If there was anything that signified a genre it would have been the location of the setting of the story.  So there would be westerns, jungle tales, sea stories, outer-space stories, war stories, and what-have-you. 

War stories could be set in the present, the recent past, the distant past or even the future.  The present would be unlikely, unless you count the cold war, in which case the protagonists would be spies so that would count as “adventure”.  If they were set in the past, it would most likely be the fairly recent past.  A “war story” always meant that it was set in World War II. Anything between twentieth and eighteenth century would also be adventure and only when the combatants donned armour or tights would it be classed as “historical”.  Togas etc would be “Tales of Greece and Rome” and before then, would be “biblical adventure”, whether it was biblical or not.  Anything involving helmets with horns and wings were “legends”.  Stories of future wars (not that I can remember any at that time) would have been called science fiction adventures.

The Circling Song plays out in Flanders between 1914 and 1918 and the main character is a soldier in combat.  There are accounts of a number of actions including the battles of Loos, Passchendaele and the Somme.  So that makes it a war story, doesn’t it? 

But isn’t early twentieth century now classed as “historical”?  And, during the course of the  story, two of the other main characters fall in and their relationship is a fundamental feature of the plot.  I wonder if that makes it a romance?  Certainly, in the original sense of the word, it is a romance but in the more modern sense, too, romance figures prominently.  I suppose I might get away with “historical romance” were it not for the core plot.

I had recognised some time ago that it was mere chance that kept Einstein out of the trenches and I often wondered how many brilliant young men – geniuses, perhaps -  had died in the mud of Flanders, their promise unfulfilled.  I know that, at this crucial time, mathematics and some theories of physics were beginning to scrape away at quantum mechanics and wondered how the world would be now if some form of unifying theory had been postulated by one of these young men.  

My main character, Henry Lawrence is one such.  His way of perceiving the world is governed entirely by mathematics and his understanding of the order to be found in the chaos of war leads him to some unlikely and startling conclusions that will impact on the lives of all the other characters and, indeed of everyone in the world.  This, I fear, is science fiction.

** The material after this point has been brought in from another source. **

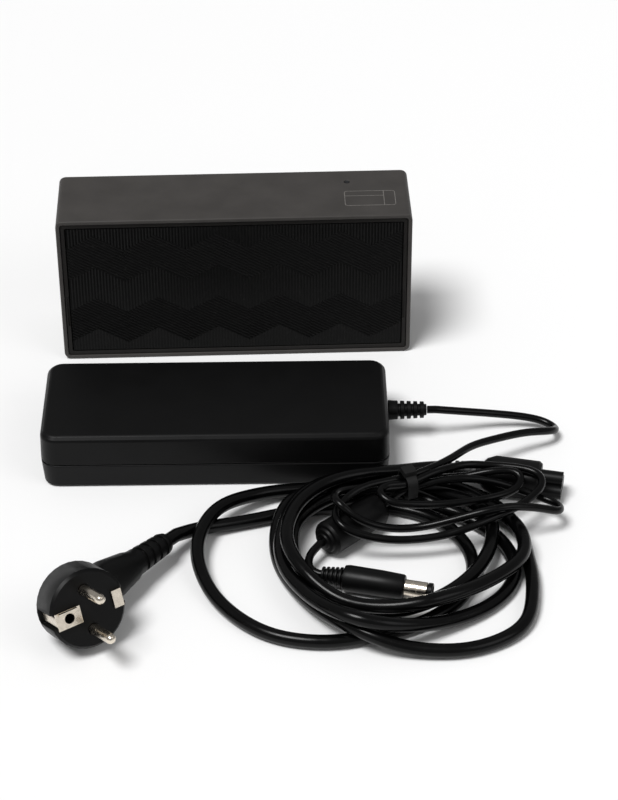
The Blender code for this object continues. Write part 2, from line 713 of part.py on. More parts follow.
def shell_sections(levels):
    """Sections of an adapter shell. A level is (height, inset of the outside, wall)."""
    sections = []
    for height, inset, wall in levels:
        shrink = 2 * (inset + wall)
        radius = max(ADAPTER_RADIUS - inset - wall, 0.002)
        sections.append((height, ADAPTER_LENGTH - shrink, ADAPTER_DEPTH - shrink, radius))
    return sections


def cut_ends(shell):
    inlet = box(
        (0.0120, INLET_WIDTH + 2 * GAP, INLET_TALL + 2 * GAP), (-HALF_LENGTH, 0.0, INLET_HEIGHT)
    )
    cut(shell, shell.name + "_inlet_hole", inlet)
    relief = box((0.0120, 0.0082, 0.0082), (HALF_LENGTH, RELIEF_Y, RELIEF_Z))
    cut(shell, shell.name + "_relief_hole", relief)


def make_adapter_shells():
    split_low = ADAPTER_SPLIT - GAP / 2
    split_high = ADAPTER_SPLIT + GAP / 2
    ceiling = ADAPTER_HEIGHT - ADAPTER_WALL
    top = shell_sections(
        (
            (ceiling, 0.0004, ADAPTER_WALL),
            (split_high, 0.0, ADAPTER_WALL),
            (split_high, 0.0, 0.0),
            (ADAPTER_HEIGHT - ADAPTER_CHAMFER, 0.0004, 0.0),
            (ADAPTER_HEIGHT, 0.0004 + ADAPTER_CHAMFER, 0.0),
        )
    )
    cut_ends(place("adapter_top_shell", loft(top), "gloss_black", ADAPTER))
    bottom = shell_sections(
        (
            (ADAPTER_WALL, 0.0010, ADAPTER_WALL),
            (split_low, 0.0, ADAPTER_WALL),
            (split_low, 0.0, 0.0),
            (0.0012, 0.0010, 0.0),
            (0.0, 0.0018, 0.0),
        )
    )
    cut_ends(place("adapter_bottom_shell", loft(bottom), "matte_black", ADAPTER))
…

So what did I put on the submission?  Well, it wasn’t “Historical, Romantic, Science-Fiction, Wartime Adventure Mystery in Epistolary Style…” 

But should it have been…?

1 Comment
Mary Vensel White link
25/6/2011 01:19:20 am

I'm afraid you're stuck with "literary fiction," because of the depth and range of the story,, and the mastery with which it's written. Although if I were you, I'd be happy with historical fiction if they thought it would sell better. Because it's one of my authonomy favorites, I'd buy it even if you labeled it science fiction, and that's saying a lot for me :-).